Gabi, mesmo já tendo vivido outros relacionamentos com mulheres, sente que esse é o mais leve, com uma comunicação aberta que possibilita ela ser quem é sem medo. Não sente que está abandonando seu “eu” para ser o que os outros querem, ama a Gabriela da forma que ela é e entende que as duas ficam à vontade juntas. Acha muito bacana quando encontra o amor no dia a dia: fazendo uma comida esperando a Gabriela chegar, ou nos momentos juntas, com as crianças… Entende que por mais que isso seja o básico, muita gente não conhece esse tipo de cuidado, então sabem valorizar. Gabi sempre quis ser mãe de gêmeos, dois meninos, e entende que a relação é um presente do destino. Adora quando as crianças pedem pra ela ficar. Explica que existe e Gabriela e mais dois serzinhos nesse “combo”, três pessoas diferentes que ela ama e respeita. 

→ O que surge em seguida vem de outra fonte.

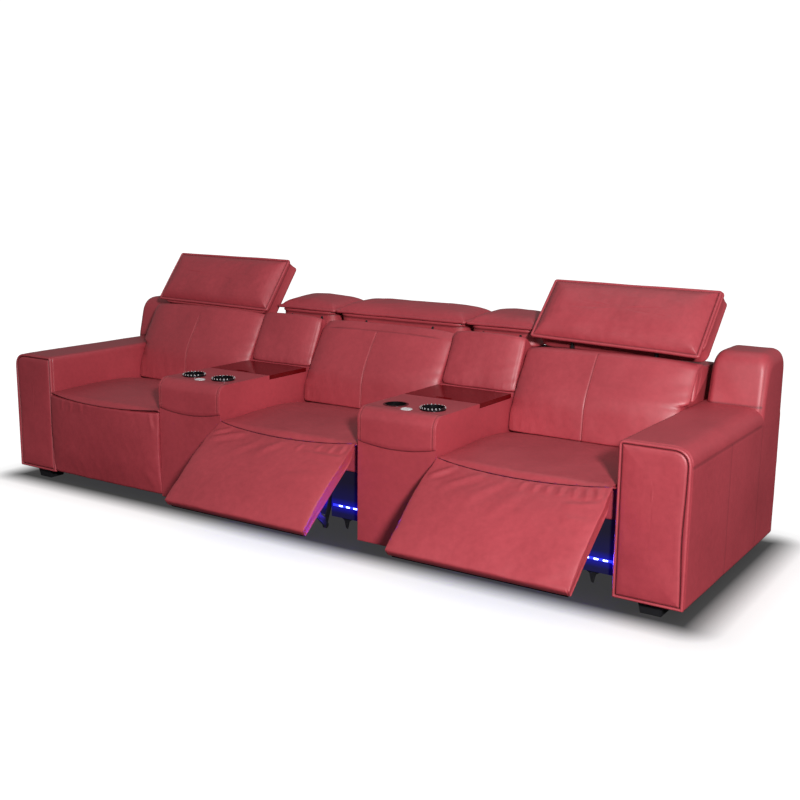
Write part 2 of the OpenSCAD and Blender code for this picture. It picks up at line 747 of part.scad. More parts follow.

Gabriela fala sobre como é diferente sentir o preconceito racial e de gênero quando estão juntas na rua, sendo duas mulheres negras se amando. Cita um dia na praia, uma mulher encarando-as de ‘cara feia’, apenas por estarem juntas e felizes. Não entende porque esse amor incomoda tanto e também não vai mudar por conta dos olhares. Deseja - e tenta manter a esperança - de que um dia esse preconceito saia da sociedade, é por isso, também, que cria seus filhos de maneira diferente para que eles sejam símbolo de mudança. 

 

O racismo está sempre presente nos lugares de vivência e de trabalho, então Gabi completa sobre tudo ser mais simples quando se existe o respeito. Respeitar as conquistas, as escolhas. Não gosta de se sentir impotente diante às situações que vivem. Sente que precisa se esforçar muito mais para ser reconhecida no meio profissional, que não adianta ter um trabalho bom, precisa entregar um resultado melhor ainda que o esperado para quebrar o preconceito sobre quem ela é, como se veste, etc.

 

Entendem que viver esse amor juntas é quebrar muitas questões sociais. Mesmo não sendo uma escolha, reconhecem que isso faz o amor que sentem ficar ainda mais forte e revolucionário.